Crowing about the IPF as part of a "rebirth" implies a death — and it's a tacit admission that the fans who have bayed about the "demise" of Florida football this decade aren't totally wrong, at least on the optics.

Many of those fans have been part of the hue and cry for an IPF, too, and they're getting their wish through no real effort of their own. We explained back in January that McElwain's success in kick-starting the process of building an IPF was his first big win as Florida's coach, and, given how judiciously — or parsimoniously, depending on your perspective — Jeremy Foley has spent money on capital improvements at Florida in recent years, it's really worth revisiting.

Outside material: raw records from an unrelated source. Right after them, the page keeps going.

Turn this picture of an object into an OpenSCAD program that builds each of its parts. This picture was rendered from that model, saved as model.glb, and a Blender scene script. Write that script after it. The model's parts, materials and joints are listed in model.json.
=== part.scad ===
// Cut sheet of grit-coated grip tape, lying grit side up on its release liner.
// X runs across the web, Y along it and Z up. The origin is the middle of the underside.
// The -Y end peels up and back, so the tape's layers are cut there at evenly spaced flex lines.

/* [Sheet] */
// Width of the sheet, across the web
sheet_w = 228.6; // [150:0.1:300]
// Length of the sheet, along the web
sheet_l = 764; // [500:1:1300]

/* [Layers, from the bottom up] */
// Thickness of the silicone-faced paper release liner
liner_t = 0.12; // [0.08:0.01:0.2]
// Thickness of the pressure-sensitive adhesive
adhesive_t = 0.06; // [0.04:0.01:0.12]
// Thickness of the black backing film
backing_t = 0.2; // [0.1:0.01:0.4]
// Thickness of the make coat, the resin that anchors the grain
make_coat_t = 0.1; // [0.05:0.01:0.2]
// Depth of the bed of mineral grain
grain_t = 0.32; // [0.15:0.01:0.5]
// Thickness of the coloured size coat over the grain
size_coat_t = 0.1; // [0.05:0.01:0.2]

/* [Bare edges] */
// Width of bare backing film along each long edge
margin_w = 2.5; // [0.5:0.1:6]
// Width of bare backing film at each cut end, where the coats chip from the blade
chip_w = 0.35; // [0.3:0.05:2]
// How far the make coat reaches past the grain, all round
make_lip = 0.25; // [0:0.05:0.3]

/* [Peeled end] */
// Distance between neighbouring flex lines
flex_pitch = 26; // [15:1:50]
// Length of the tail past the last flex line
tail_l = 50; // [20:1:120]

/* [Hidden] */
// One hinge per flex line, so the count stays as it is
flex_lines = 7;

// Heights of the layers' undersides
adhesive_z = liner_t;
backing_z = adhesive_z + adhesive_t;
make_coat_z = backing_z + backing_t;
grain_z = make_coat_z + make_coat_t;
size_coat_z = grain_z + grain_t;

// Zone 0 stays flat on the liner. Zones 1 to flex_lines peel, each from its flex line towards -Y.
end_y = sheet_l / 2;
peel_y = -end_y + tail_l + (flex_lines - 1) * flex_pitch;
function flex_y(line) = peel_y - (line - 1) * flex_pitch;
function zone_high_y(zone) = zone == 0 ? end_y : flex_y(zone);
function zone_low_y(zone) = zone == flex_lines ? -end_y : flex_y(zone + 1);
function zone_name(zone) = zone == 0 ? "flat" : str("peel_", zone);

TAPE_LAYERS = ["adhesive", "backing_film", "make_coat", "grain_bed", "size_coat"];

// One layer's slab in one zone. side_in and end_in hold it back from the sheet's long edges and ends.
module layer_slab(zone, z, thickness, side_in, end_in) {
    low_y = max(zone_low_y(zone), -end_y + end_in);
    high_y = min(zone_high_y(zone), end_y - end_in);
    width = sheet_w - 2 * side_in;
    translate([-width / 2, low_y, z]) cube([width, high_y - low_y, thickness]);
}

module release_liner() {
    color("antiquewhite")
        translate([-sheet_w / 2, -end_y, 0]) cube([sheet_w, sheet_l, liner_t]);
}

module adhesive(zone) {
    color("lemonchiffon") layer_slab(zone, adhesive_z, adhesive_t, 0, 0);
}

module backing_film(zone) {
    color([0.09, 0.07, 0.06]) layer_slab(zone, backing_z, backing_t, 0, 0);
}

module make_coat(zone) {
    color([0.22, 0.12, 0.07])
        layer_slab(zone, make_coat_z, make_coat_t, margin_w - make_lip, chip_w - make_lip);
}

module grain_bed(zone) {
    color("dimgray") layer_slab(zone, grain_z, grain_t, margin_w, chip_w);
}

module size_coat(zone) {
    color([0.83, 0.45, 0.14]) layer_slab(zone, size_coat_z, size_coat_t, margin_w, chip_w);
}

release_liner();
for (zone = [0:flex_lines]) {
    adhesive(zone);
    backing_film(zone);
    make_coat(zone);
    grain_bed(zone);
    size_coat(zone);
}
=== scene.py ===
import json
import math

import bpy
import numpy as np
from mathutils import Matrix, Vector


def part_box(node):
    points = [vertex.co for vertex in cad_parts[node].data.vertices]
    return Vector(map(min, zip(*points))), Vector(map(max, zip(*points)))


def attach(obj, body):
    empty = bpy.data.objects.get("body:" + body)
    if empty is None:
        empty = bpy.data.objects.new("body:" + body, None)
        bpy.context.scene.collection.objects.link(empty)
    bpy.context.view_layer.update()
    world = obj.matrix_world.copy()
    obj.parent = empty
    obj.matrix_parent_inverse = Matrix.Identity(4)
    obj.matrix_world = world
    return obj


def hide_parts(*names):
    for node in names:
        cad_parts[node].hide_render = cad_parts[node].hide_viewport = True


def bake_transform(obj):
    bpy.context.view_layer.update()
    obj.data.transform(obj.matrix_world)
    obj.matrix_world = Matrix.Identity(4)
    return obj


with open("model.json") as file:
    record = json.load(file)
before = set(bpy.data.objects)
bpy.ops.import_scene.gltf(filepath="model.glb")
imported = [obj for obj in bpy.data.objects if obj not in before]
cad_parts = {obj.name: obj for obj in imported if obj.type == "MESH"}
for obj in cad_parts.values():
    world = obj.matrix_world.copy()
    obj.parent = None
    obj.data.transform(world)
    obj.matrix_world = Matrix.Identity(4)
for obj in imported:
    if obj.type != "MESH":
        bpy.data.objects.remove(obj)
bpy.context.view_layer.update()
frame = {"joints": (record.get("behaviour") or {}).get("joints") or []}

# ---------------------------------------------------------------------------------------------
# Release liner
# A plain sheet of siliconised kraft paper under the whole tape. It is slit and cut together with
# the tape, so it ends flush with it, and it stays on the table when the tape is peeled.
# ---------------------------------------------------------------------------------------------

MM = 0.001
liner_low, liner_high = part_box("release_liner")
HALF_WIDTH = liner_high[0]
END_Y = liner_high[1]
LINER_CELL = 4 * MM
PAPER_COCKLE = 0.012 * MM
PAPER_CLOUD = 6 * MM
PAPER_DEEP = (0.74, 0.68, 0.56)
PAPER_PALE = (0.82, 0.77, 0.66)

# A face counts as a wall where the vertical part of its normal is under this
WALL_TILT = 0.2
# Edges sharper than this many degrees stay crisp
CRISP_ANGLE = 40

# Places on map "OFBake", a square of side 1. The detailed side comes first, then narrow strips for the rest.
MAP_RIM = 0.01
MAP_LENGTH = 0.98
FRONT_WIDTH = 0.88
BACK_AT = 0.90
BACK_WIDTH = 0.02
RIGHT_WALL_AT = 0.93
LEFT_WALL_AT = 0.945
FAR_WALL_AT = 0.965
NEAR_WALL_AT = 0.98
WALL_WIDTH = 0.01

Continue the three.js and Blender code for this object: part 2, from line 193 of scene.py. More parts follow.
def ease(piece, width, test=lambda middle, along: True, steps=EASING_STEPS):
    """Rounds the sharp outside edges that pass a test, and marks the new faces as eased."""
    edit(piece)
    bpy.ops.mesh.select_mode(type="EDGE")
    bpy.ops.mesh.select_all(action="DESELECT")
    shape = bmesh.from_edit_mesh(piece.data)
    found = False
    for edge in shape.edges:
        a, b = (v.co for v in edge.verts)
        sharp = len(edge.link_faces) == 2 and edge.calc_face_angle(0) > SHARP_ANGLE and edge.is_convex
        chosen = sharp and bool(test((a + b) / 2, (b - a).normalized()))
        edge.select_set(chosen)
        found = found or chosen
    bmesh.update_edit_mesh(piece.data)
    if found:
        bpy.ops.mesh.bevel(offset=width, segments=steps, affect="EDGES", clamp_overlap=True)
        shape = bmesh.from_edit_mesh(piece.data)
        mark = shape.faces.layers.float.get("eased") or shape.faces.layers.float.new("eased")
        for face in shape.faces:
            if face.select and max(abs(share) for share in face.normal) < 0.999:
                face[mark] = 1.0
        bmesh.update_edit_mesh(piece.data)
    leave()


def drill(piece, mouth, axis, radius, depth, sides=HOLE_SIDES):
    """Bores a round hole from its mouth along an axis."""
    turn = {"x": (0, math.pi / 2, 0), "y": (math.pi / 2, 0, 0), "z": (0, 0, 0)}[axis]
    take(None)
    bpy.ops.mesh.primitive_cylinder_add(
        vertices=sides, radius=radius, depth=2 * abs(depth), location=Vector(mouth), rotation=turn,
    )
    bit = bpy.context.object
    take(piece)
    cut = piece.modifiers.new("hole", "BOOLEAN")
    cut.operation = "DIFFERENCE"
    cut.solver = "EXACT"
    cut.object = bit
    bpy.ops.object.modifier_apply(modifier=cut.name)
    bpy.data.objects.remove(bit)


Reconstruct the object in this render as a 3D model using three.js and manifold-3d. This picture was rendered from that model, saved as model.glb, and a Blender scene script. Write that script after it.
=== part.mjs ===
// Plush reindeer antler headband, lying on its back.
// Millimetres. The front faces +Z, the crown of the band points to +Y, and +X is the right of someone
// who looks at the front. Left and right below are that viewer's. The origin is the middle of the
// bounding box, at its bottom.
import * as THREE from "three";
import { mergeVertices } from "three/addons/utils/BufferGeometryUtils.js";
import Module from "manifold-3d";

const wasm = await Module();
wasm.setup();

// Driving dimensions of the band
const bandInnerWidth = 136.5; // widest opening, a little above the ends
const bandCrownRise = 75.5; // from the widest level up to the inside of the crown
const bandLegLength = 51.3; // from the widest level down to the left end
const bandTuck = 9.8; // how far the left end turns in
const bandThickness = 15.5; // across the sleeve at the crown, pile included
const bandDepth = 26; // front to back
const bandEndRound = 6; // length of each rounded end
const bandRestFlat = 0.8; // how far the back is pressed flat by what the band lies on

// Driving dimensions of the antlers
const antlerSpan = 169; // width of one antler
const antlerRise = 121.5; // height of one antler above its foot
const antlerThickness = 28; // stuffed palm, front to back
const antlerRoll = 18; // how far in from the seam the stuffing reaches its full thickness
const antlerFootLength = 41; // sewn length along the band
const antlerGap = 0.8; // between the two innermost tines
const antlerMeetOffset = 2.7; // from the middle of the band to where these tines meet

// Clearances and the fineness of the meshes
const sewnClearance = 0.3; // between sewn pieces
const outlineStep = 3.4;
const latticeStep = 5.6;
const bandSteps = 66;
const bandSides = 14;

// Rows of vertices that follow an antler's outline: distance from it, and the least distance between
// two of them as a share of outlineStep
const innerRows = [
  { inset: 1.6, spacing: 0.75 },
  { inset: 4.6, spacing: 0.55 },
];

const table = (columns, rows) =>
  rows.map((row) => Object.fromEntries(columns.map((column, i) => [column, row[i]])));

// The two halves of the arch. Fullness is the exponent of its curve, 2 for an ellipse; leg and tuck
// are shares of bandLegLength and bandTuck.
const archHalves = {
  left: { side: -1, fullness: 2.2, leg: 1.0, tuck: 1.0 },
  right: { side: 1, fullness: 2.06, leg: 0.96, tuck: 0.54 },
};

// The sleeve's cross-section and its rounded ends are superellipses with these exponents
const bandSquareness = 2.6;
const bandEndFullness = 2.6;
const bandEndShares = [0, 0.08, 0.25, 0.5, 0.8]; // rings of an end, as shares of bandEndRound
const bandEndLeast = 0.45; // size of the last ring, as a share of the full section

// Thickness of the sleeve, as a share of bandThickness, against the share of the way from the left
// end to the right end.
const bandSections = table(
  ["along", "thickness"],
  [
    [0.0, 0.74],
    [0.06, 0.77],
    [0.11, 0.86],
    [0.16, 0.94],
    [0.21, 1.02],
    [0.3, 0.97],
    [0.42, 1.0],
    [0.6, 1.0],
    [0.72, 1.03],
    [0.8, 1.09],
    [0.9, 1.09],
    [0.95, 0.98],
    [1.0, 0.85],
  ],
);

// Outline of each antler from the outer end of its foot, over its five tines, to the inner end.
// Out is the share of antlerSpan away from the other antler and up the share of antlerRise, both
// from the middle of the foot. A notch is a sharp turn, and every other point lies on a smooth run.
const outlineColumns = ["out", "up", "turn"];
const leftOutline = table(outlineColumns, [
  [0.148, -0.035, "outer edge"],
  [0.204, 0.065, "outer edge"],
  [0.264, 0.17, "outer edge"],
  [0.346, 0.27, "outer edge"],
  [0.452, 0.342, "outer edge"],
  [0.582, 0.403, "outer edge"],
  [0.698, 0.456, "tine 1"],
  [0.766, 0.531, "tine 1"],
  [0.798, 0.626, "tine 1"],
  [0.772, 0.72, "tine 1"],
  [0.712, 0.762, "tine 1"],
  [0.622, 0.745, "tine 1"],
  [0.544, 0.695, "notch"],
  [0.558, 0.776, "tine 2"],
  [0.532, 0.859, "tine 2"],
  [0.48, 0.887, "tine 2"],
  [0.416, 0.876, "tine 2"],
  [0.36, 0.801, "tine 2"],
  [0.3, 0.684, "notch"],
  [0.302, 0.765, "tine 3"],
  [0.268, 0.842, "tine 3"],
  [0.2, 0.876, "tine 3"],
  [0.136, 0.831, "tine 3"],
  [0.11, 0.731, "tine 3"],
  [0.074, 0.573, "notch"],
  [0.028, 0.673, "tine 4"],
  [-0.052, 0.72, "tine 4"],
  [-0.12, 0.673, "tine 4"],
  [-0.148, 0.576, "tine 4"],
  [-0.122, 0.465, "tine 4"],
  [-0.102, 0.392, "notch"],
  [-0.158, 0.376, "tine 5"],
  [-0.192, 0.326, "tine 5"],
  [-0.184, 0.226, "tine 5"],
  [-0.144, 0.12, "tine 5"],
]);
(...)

Florida's men's basketball program got a renovation for its practice facility after back-to-back national titles, but saw its long-needed renovation of the O'Connell Center delayed this spring — despite coming off a Final Four trip, the best season by winning percentage in program history, and a string of four Elite Eight appearances. Florida's softball team had to win two national titles, consecutively, for the ball to really get rolling on much-needed renovations to a playing field that it has arguably outgrown, thanks to the explosion of its fan base. Florida's gymnastics program got a full-scale studio renovation 30 years after its original facility opened, and has rewarded the investment with three consecutive national titles.

Florida's football program is coming off a 7-5 season that got its previous coach cut loose — and it will have its greatest capital upgrade in decades to show for it.

For the "We need an IPF, and now" fans who persisted in crying that football is the revenue-driving king of college sports — inarguably true, but inexplicably debated in some corners of Florida's fan base, as if fans who like sports other than football were heretics for their failure to genuflect before the throne — a gleaming IPF is evidence that Florida now "gets it," where the "it" in question is the level of commitment needed to compete in major college football. It's never been fully explained by those fans how Florida was able to lead college football in wins over a two-decade period despite no IPF — just dumb luck, maybe? — but I am glad that they will no longer be desecrating a horse's corpse in regards to this issue.

However, the problem with touting "the rebirth of a championship football program" is that even a national title only gets the Gators back to dizzying heights they have previously occupied. Florida's recent "modern" success as a football program is about as grand as the success any team in the nation has enjoyed. The thirst of Florida's most implacable fans, the ones for whom seven seasons passing since a last national title is an unacceptable drought, seems unslakable: If McElwain gets Florida its fourth national title, will those fans complain if it doesn't come in the undefeated season the Gators have never had?

There's a chance, too, that an IPF will only be the proverbial mouse's cookie for those fans: "We know we can get an IPF from blueprint to lights on in less than a year," they will charge, "so why can't we get an (insert name of next capital improvement/pony)?" (I'd argue that fans not named Gary D. Condron or on this list should probably refrain from using "we" when it stands in for "Florida's athletic department and its most powerful and influential boosters," but, well, it won't stop them.)

For me, though, the IPF is mostly testament to McElwain's vision and Florida's commitment, and something else: Proof that McElwain will emphatically not be able to use a lack of support as an excuse if he fails.

Urban Meyer won both his titles without an IPF. And Will Muschamp, after all, got to a Sugar Bowl without an indoor practice facility, and did so in his second season at Florida, despite having to face five teams that eventually won 10 or more games in the regular season and being a convicted dunderhead in the eyes of many Florida fans. What if McElwain fails to match that trajectory? (Folks who refused to credit Muschamp for winning in 2012 by lamenting the style of play or lauding Urban Meyer's foundational recruiting will say Muschamp didn't recruit as well, probably. But the point remains!)

With an IPF in place, and with other capital improvements — to dorms that are lacking because they are not absurdly palatial, and to an academic advising center that should go from very good to excellent — on the way, the non-human factors of the infrastructure of Florida's football program should set up the program for success for years and maybe decades to come.

The day that Gators first step on that field and practice will be a good one, and a dawn of a new era for Florida football. The question remains, though: Will this era will actually be better than the last one?